[INSTRUCTIONS TO FOLLOW]:
Will you return, word for word, only the lines from the top of the data below down to and including the one with "tail_l = 8; // [6:0.5:10]"?

[INFORMATION PROVIDED]:
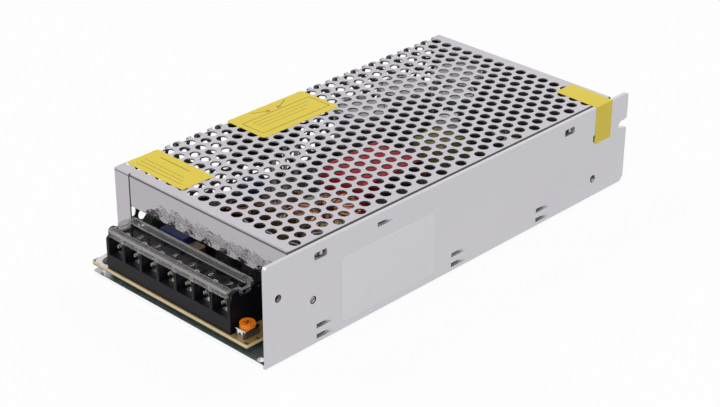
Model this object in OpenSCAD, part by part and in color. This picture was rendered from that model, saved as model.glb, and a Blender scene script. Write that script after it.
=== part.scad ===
// Enclosed switching power supply: a folded aluminium chassis with a perforated
// cover, a barrier terminal block under a clear hinged lid, and the circuit board
// with its wound parts, capacitors and power devices.
// X runs across the case, Y along it (terminals at the low end), Z up from the base.

/* [Case] */
// Length of the chassis, from the terminal end to the tail
case_l = 199; // [192:1:210]
// Width over both side walls
case_w = 95; // [94:0.5:98]
// Height from the base to the top sheet
case_h = 40; // [39.5:0.5:44]
// Thickness of the folded aluminium chassis
chassis_t = 1.5; // [1.4:0.1:1.6]
// How far the tail of the chassis runs on behind the cover
tail_l = 8; // [6:0.5:10]

/* [Perforated cover] */
// Thickness of the cover sheet
cover_t = 0.6; // [0.5:0.1:0.8]
// Where the cover starts behind the terminal end
cover_y = 12.8; // [12.6:0.1:13.2]
// Depth of the folded front flange
flange_h = 13; // [11:0.5:13.5]
// Diameter of each vent hole
vent_d = 4.3; // [3:0.1:4.4]
// Distance between rows of vent holes, across the case
vent_pitch_x = 5.81; // [5.6:0.01:6]
// Distance between columns of vent holes, along the case
vent_pitch_y = 5.31; // [5.1:0.01:5.4]

/* [Circuit board] */
// Thickness of the board
board_t = 1.6; // [1.2:0.2:1.6]
// Height of the stand-offs under the board
standoff_h = 2.7; // [2.5:0.1:2.8]

/* [Terminal block] */
// Number of terminals
ways = 7; // [5:1:7]
// Distance between terminals
pitch = 9.5; // [9:0.1:9.5]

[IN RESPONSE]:
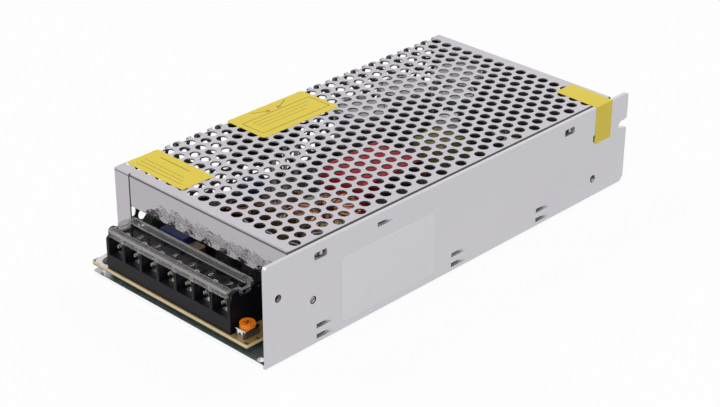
Model this object in OpenSCAD, part by part and in color. This picture was rendered from that model, saved as model.glb, and a Blender scene script. Write that script after it.
=== part.scad ===
// Enclosed switching power supply: a folded aluminium chassis with a perforated
// cover, a barrier terminal block under a clear hinged lid, and the circuit board
// with its wound parts, capacitors and power devices.
// X runs across the case, Y along it (terminals at the low end), Z up from the base.

/* [Case] */
// Length of the chassis, from the terminal end to the tail
case_l = 199; // [192:1:210]
// Width over both side walls
case_w = 95; // [94:0.5:98]
// Height from the base to the top sheet
case_h = 40; // [39.5:0.5:44]
// Thickness of the folded aluminium chassis
chassis_t = 1.5; // [1.4:0.1:1.6]
// How far the tail of the chassis runs on behind the cover
tail_l = 8; // [6:0.5:10]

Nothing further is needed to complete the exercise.